Nossos jovens atuam com a intuição de que a democracia política é um
instrumento de mudança em favor da democracia social. Contudo, não vêem isso na
prática política. O partido que sequestrou a sigla da democracia social foi o
que mais avançou na penetração do neoliberalismo no Brasil. Contra ele, no
discurso, o PT pretendeu oferecer uma alternativa. Contudo Lula, o líder
carismático da abertura política como dirigente sindical, recuou assustado da
possibilidade de promover uma verdadeira democracia social enquanto presidente,
para além do simples assistencialismo.
Qual é a mensagem que o campo de esquerda tem hoje para nossos jovens? Claro
que não é o “tripé meta de inflação, superávit primário e câmbio livre”. Isso
não pode ser o projeto de uma nação. Isso não pode ser uma utopia progressista.

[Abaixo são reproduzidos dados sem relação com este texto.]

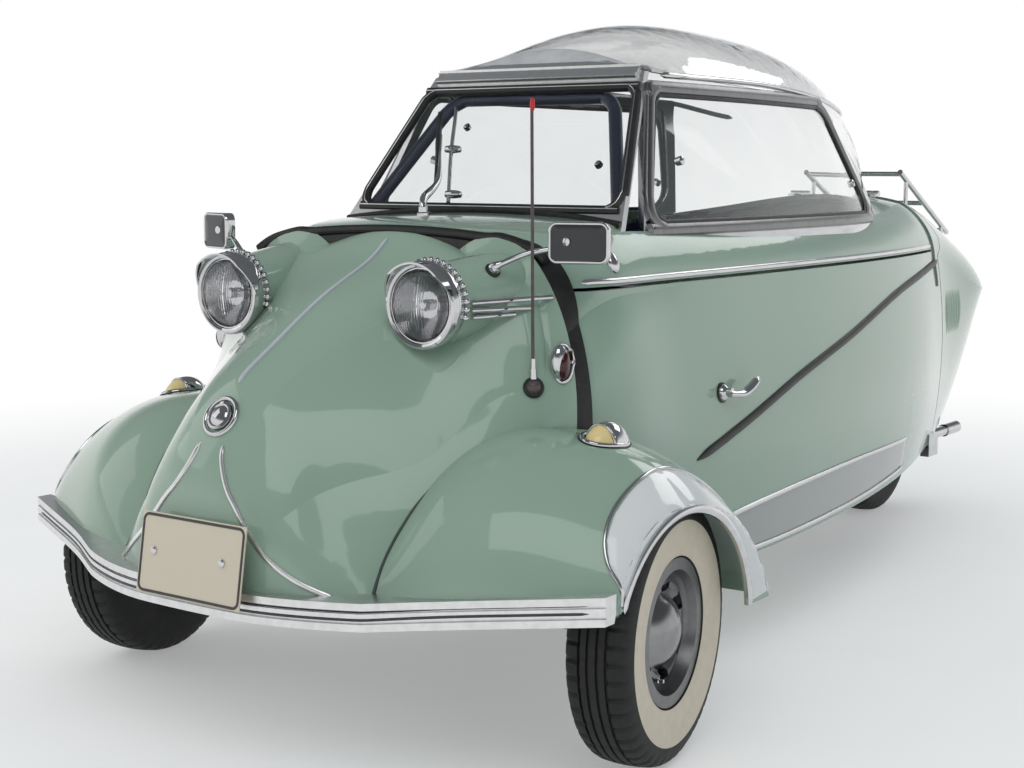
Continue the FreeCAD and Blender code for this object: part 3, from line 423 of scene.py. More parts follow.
def rounded(corners, radii, steps):
    """Closed path round some corners, each turned by a curve of its own size."""
    path = []
    for i, radius in enumerate(radii):
        a, b, c = corners[i - 1], corners[i], corners[(i + 1) % len(corners)]
        back = (a - b).normalized()
        ahead = (c - b).normalized()
        setback = radius / math.tan(back.angle(ahead) / 2)
        start, end = b + back * setback, b + ahead * setback
        for k in range(steps + 1):
            t = k / steps
            path.append((start * (1 - t) + b * t) * (1 - t) + (b * (1 - t) + end * t) * t)
    return path


def neighbours(items, i, closed):
    """The items before and after one; at an open end, the item itself."""
    before = items[i - 1] if closed or i > 0 else items[i]
    after = items[(i + 1) % len(items)] if closed or i < len(items) - 1 else items[i]
    return before, after


def evened(vectors, closed=False, passes=3):
    """Directions averaged with their neighbours."""
    for _ in range(passes):
        fresh = []
        for i, vector in enumerate(vectors):
            before, after = neighbours(vectors, i, closed)
            fresh.append((before + vector * 2.0 + after).normalized())
        vectors = fresh
    return vectors


def softened(path):
    """A path with its inner points averaged with their neighbours."""
    return path[:1] + [(a + b * 2 + c) / 4 for a, b, c in zip(path, path[1:], path[2:])] + path[-1:]


# share of its section that a tapered strip keeps at its ends
BLUNT = 0.2


def strip(name, spots, normals, section, finish, body="chassis", closed=False, taper=0.0):
    """A section of (across, out) pairs run along places; one normal may serve them all."""
    if isinstance(normals, Vector):
        normals = [normals] * len(spots)
    width = len(section)
    run = run_of(spots)
    verts = []
    for i, spot in enumerate(spots):
        before, after = neighbours(spots, i, closed)
        along = (after - before).normalized()
        out = (normals[i] - along * normals[i].dot(along)).normalized()
        across = along.cross(out)
        scale = 1.0
        if taper and not closed:
            reach = min(run[i], run[-1] - run[i]) / taper
            scale = BLUNT + (1.0 - BLUNT) * math.sin(min(reach, 1.0) * math.pi / 2)
        verts.extend(spot + across * (a * scale) + out * (b * scale) for a, b in section)
    faces = rings_joined(len(spots), width, closed)
    if not closed:
        faces.append(tuple(range(width)))
        faces.append(tuple(len(verts) - width + k for k in reversed(range(width))))
    return piece(name, verts, faces, finish, body)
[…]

Isso não pode ser uma fantasia mobilizadora da juventude. Ao contrário, ela
quer sobretudo justiça social. Generosos como são, não há jovens que se oponham
à Bolsa Família. Contudo, que destino está reservado para aquela faixa da
sociedade entre o Bolsa Família e um empresariado contemplado com múltiplas
bolsas sob o pretexto de incentivar um investimento que não fazem, e o Estado
abriu mão de fazer?
O que os manifestantes de rua estão fazendo é radicalizar a democracia política
no sentido de uma afirmação inequívoca de demandas de destino ao sistema
político. Seu movimento se esgotará, provavelmente sem resultados práticos
imediatos, mas é uma sinalização clara de outros que virão no futuro por outros
pretextos. Os radicais se aproveitarão deles para se afirmarem, pode haver
confrontos, feridos e até mortes, mas a mensagem essencial prevalecerá:
dêem-nos um destino.
Se o campo de esquerda não apresentar uma utopia, corremos o risco de
instabilidade permanente. Não adianta esperar que, no interior do próprio
movimento, saiam teses propositivas. Isso só acontece enquanto miragem de
esquerdistas vulgares. Alguém, algum partido tem que se apresentar com a
proposta. Lula seria o líder natural, mas não é possível saber se seria capaz
de exercer pela terceira vez, depois da democratização e, em parte, da
presidência, um papel realmente transformador da esfera política, com toda a
carga de inovação do discurso e da ação que isso representa.
Por outro lado, não há muito o que se esperar do campo da direita. Ele vai
muito bem. Temos um Governo que protege a propriedade privada e o lucro, como
convém numa democracia de cidadania ampliada. Mas é bom que a direita se
acostume com a ideia de que os níveis indecentes de concentração de renda
funcional e de propriedade no Brasil não perdurarão eternamente. A democracia
social implicitamente exigida nas ruas diz respeito a um Estado
orçamentariamente forte para garantir os direitos sociais básicos de saúde, de
educação, de previdência, de salário decente, de justo equilíbrio entre
trabalho e capital. Conscientemente ou não, isso continuará sendo exigido nas
ruas, num momento em que, se podemos não saber para onde vai o mundo, podemos
ao menos saber para onde ir.
J. Carlos de Assis é economista, professor de economia internacional da UEPB e
autor, entre outros livros, de “A Razão de Deus” (ed. Civilização Brasileira).